• **Dataset extract**

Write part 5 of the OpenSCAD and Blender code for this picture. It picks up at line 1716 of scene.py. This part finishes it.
...
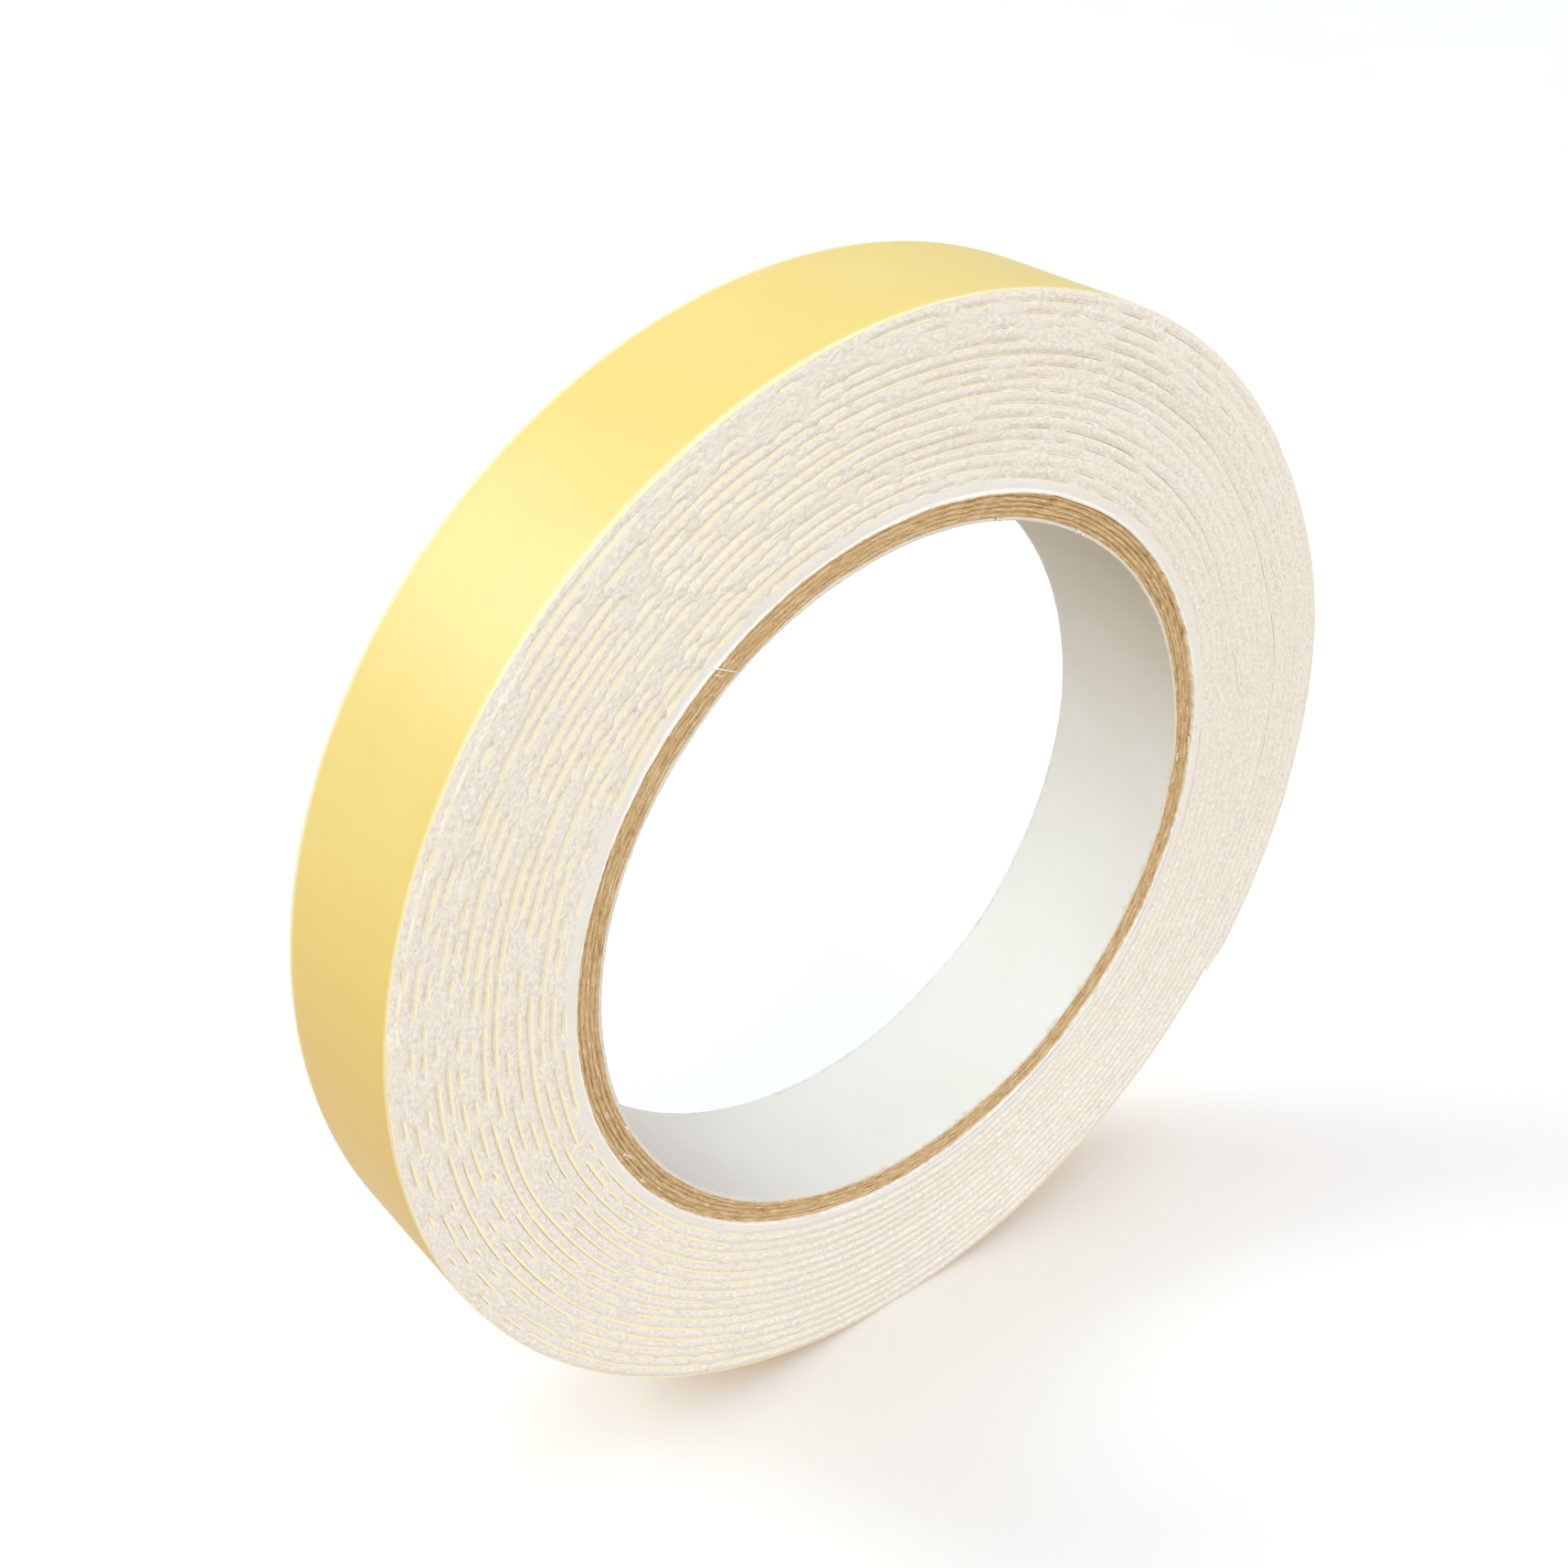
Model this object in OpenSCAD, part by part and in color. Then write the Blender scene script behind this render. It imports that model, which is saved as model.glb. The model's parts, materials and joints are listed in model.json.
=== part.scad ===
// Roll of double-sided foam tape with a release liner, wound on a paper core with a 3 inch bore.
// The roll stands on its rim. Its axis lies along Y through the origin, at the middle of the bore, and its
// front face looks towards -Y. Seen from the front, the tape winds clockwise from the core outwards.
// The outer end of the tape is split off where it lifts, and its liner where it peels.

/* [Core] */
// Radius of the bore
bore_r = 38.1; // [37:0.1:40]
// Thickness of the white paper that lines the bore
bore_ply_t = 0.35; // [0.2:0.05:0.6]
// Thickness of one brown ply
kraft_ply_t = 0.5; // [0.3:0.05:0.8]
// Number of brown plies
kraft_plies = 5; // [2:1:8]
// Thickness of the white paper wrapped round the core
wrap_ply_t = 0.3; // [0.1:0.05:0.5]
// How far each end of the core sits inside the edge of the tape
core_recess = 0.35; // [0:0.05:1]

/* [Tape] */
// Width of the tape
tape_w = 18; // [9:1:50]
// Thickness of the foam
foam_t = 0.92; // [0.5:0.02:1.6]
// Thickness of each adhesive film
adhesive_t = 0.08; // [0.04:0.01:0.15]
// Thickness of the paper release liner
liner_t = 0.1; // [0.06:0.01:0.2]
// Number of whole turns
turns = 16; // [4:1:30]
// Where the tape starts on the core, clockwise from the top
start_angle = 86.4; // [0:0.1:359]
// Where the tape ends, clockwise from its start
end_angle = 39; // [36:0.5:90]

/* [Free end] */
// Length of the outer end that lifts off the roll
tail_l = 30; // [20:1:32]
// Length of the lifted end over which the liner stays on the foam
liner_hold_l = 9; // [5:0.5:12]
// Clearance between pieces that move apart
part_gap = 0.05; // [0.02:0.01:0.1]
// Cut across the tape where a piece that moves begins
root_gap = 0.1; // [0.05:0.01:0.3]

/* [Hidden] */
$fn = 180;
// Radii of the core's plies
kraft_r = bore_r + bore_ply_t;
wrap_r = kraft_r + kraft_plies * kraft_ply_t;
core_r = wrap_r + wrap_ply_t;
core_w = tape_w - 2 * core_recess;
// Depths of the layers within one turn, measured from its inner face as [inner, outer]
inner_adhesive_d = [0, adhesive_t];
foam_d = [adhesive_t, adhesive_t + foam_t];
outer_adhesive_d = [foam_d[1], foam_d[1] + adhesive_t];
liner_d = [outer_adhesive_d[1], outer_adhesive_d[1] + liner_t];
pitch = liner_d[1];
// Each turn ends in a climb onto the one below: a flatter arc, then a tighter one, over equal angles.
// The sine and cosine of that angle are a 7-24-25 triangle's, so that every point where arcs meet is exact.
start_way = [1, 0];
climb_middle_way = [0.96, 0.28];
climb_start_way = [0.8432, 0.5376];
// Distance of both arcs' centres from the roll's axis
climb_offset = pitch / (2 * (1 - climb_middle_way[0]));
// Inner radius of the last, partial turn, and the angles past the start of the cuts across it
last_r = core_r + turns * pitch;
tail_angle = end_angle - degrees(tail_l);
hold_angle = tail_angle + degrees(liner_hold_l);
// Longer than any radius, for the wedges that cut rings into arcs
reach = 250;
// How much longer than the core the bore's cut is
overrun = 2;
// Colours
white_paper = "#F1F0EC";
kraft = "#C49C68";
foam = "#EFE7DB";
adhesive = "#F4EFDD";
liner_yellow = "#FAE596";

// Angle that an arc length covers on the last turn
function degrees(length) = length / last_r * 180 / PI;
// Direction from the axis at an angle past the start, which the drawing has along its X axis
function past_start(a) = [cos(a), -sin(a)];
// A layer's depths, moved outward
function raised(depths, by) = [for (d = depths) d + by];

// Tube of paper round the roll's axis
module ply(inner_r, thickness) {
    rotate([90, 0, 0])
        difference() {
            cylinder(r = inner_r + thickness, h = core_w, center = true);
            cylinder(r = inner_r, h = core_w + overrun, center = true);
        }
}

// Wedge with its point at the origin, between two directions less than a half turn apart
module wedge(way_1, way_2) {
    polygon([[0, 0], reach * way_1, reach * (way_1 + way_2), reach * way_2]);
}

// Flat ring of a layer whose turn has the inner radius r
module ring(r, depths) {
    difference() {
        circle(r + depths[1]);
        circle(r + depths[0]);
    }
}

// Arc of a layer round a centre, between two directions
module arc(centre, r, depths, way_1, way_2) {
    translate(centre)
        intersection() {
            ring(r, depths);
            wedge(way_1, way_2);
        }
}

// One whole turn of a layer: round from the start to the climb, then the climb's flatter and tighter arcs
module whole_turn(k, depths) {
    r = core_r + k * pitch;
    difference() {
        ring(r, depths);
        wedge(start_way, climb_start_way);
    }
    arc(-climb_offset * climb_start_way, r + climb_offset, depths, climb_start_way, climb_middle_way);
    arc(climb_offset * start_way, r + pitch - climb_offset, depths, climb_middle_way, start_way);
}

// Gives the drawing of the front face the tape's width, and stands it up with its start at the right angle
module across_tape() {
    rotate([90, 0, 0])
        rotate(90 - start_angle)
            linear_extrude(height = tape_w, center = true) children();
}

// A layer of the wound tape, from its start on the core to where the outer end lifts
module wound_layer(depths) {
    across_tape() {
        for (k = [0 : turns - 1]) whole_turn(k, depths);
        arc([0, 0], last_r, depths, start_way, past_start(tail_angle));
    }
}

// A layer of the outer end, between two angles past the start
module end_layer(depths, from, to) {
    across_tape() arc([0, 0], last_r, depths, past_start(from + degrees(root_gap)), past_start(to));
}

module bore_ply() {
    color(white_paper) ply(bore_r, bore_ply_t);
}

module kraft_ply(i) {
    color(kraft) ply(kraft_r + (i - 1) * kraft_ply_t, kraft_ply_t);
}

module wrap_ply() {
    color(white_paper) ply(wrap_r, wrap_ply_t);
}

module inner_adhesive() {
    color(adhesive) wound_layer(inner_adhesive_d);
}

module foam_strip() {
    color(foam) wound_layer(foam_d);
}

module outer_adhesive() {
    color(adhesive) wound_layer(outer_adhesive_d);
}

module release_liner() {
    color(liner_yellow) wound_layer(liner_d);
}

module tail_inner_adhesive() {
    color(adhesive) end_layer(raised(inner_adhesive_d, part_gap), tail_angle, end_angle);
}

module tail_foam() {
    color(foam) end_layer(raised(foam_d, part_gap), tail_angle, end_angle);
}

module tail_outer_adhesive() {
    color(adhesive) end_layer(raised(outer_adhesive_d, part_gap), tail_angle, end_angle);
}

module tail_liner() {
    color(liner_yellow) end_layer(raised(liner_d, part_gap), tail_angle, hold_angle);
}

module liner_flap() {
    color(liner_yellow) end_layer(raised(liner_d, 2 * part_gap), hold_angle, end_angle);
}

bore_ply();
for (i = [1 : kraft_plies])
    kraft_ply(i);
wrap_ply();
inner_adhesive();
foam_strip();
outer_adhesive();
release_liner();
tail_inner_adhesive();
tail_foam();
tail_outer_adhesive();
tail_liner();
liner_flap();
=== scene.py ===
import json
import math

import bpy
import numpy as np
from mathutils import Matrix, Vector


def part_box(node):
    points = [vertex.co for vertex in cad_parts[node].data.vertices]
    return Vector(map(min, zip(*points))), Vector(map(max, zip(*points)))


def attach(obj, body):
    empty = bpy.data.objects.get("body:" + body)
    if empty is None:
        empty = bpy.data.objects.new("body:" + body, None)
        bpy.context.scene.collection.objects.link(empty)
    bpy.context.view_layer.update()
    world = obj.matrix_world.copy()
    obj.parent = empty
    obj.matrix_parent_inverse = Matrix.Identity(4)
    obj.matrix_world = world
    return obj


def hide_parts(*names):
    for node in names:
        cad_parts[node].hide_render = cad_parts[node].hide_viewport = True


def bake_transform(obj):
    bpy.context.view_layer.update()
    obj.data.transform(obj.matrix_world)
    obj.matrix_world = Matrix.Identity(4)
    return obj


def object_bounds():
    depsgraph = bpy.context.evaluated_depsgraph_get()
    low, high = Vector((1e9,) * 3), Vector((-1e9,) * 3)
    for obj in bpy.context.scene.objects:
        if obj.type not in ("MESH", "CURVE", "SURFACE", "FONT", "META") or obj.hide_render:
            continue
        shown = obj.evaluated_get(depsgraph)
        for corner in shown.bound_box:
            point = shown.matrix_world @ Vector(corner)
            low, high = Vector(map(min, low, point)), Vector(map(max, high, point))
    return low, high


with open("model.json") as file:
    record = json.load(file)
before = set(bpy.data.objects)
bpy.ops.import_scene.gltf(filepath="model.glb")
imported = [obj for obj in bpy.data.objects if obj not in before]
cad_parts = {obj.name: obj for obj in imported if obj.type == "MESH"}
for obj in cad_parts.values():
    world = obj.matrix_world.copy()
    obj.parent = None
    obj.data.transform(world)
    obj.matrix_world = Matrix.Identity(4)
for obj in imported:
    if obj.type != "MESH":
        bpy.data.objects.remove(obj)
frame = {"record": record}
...
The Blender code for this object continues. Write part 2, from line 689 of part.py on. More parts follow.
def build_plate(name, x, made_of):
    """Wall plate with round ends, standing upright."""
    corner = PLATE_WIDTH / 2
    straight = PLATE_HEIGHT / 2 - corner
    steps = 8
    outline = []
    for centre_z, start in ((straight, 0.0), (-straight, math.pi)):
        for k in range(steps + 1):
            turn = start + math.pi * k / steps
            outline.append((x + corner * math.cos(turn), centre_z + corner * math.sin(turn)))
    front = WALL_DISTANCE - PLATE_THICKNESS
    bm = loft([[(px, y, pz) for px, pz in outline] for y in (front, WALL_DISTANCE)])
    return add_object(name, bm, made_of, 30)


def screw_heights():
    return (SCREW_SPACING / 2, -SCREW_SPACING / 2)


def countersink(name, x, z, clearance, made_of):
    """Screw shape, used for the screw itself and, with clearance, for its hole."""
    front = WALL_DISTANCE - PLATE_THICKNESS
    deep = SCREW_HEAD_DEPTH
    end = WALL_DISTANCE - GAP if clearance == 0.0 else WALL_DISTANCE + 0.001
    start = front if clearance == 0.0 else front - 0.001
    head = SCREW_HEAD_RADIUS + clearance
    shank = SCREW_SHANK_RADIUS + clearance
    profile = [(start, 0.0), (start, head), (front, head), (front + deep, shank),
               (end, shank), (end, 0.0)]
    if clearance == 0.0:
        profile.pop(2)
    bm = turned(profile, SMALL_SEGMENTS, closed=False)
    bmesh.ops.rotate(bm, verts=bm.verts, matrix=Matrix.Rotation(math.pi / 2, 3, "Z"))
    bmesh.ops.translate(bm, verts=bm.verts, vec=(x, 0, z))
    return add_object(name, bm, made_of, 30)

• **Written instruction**
What is wanted is an exact copy of the lines from the line containing "end_layer(raised(foam_d, part_gap), tail_angle, end_angle);" to the line containing "if empty is", both lines included, and of no other line.

• **Complete output**
    color(foam) end_layer(raised(foam_d, part_gap), tail_angle, end_angle);
}

module tail_outer_adhesive() {
    color(adhesive) end_layer(raised(outer_adhesive_d, part_gap), tail_angle, end_angle);
}

module tail_liner() {
    color(liner_yellow) end_layer(raised(liner_d, part_gap), tail_angle, hold_angle);
}

module liner_flap() {
    color(liner_yellow) end_layer(raised(liner_d, 2 * part_gap), hold_angle, end_angle);
}

bore_ply();
for (i = [1 : kraft_plies])
    kraft_ply(i);
wrap_ply();
inner_adhesive();
foam_strip();
outer_adhesive();
release_liner();
tail_inner_adhesive();
tail_foam();
tail_outer_adhesive();
tail_liner();
liner_flap();
=== scene.py ===
import json
import math

import bpy
import numpy as np
from mathutils import Matrix, Vector


def part_box(node):
    points = [vertex.co for vertex in cad_parts[node].data.vertices]
    return Vector(map(min, zip(*points))), Vector(map(max, zip(*points)))


def attach(obj, body):
    empty = bpy.data.objects.get("body:" + body)
    if empty is None:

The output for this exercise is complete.